New York State released fatality data for individual nursing homes, painting a much grimmer picture of the toll taken by the COVID-19 virus.
The state’s Department of Health quietly updated its chart of nursing home deaths to include those who died at hospitals as well as in the facilities. The update added more than 4,000 deaths to the state tally as of Thursday.
The Upper East Side Rehabilitation and Nursing Center had 29 deaths at the home, and another 51 in a hospital.
Information for the Bronxcare Special Care Center had previously showed only eight COVID-19 deaths. But there were 20 additional deaths in the hospital, according to the new data.

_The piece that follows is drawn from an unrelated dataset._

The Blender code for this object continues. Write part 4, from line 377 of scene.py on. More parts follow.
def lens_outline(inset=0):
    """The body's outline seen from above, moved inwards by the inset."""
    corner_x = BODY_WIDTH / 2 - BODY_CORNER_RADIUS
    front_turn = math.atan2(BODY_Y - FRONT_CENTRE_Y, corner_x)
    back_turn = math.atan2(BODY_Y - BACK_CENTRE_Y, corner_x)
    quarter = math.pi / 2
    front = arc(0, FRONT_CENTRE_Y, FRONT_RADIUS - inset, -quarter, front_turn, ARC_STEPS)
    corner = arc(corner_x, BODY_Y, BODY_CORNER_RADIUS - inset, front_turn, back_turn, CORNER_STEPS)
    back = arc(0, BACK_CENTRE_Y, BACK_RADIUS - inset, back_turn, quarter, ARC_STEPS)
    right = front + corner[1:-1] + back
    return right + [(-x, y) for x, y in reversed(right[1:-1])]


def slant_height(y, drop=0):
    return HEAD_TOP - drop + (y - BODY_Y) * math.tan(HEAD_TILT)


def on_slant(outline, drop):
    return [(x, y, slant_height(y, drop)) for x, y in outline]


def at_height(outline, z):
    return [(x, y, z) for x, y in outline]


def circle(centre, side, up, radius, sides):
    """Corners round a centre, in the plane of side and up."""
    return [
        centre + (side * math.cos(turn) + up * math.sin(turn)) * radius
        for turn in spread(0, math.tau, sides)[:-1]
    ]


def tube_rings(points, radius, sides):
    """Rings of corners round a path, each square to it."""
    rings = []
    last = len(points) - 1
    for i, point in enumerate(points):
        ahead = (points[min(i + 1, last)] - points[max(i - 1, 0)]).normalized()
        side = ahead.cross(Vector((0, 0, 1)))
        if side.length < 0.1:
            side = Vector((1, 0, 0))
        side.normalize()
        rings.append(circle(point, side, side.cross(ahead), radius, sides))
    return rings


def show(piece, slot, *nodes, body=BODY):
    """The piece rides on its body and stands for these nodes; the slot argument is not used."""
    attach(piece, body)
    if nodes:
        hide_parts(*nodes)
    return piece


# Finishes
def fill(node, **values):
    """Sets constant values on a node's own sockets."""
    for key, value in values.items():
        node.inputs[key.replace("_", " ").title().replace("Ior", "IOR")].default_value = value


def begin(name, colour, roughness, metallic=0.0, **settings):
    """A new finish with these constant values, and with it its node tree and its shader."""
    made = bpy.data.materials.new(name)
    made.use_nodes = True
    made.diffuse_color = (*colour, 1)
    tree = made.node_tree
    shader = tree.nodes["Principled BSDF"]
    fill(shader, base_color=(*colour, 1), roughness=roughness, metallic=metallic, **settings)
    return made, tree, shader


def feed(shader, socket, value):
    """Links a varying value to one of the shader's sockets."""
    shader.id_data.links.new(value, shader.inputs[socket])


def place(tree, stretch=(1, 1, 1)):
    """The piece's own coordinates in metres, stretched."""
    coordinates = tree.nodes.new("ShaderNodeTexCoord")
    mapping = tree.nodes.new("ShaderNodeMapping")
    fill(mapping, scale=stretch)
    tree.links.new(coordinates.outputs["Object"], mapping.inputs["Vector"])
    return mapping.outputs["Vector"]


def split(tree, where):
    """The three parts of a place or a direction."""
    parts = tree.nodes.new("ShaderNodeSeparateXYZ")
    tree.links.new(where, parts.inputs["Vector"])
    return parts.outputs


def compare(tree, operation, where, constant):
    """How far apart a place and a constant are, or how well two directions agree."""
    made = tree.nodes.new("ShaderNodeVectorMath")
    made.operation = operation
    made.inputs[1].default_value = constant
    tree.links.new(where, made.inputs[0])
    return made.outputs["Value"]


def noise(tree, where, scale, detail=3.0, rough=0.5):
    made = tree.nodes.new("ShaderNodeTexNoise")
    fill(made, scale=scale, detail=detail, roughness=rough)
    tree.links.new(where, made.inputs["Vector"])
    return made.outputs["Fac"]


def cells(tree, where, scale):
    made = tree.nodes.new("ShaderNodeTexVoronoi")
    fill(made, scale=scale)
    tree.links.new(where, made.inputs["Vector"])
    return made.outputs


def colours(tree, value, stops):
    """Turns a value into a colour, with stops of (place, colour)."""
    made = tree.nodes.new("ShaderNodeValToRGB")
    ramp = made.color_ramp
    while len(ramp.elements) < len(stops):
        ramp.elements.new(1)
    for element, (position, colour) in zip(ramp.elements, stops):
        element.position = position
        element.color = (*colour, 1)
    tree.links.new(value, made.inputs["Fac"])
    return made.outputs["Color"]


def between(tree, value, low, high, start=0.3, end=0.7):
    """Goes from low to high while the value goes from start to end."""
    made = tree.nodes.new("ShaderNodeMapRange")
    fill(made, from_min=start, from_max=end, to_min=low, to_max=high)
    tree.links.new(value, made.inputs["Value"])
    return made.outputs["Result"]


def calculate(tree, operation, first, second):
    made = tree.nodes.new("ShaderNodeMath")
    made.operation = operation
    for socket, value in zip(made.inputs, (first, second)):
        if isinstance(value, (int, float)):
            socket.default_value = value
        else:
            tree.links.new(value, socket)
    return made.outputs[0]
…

At the Boro Park Center for Rehabilitation and Healthcare, an additional 41 people died in the hospital on top of 32 at the home.
And there were 32 residents of the Parker Jewish Institute for Healthcare and Rehabilitation in Queens who died at the hospital in addition to 83 at the home.
The state Department of Health had refused for months to provide the information until it was forced to by a judge Thursday.
A state judge ordered New York’s Department of Health to release records about nursing home residents who died of COVID-19 in a ruling that said the agency’s failure to do so already was a “violation” of New York’s open government law.
Acting Albany Supreme Court Justice Kimberly O’Connor blasted the DOH for claiming it could not produce the data, and ordered the stats released within five days. The Empire Center for Public Policy had sought the information under a Freedom of Information Law request.
State Health Commissioner Howard Zucker finally released the total number of nursing home deaths on Jan. 28, putting the figure at 12,743 with the hospital fatalities, instead of 8,740. The disclosure came after Attorney General Letitia James produced a report saying the number of deaths could be as much as 50% higher than officials claimed.
The state has been criticized for early directives that mandated ill-equipped and understaffed nursing homes accept COVID-19 patients, knowing the elderly population was most at risk for the virus.
The total number of deaths puts New York’s fatalities ahead of California’s by about 2,600, the Empire Center found.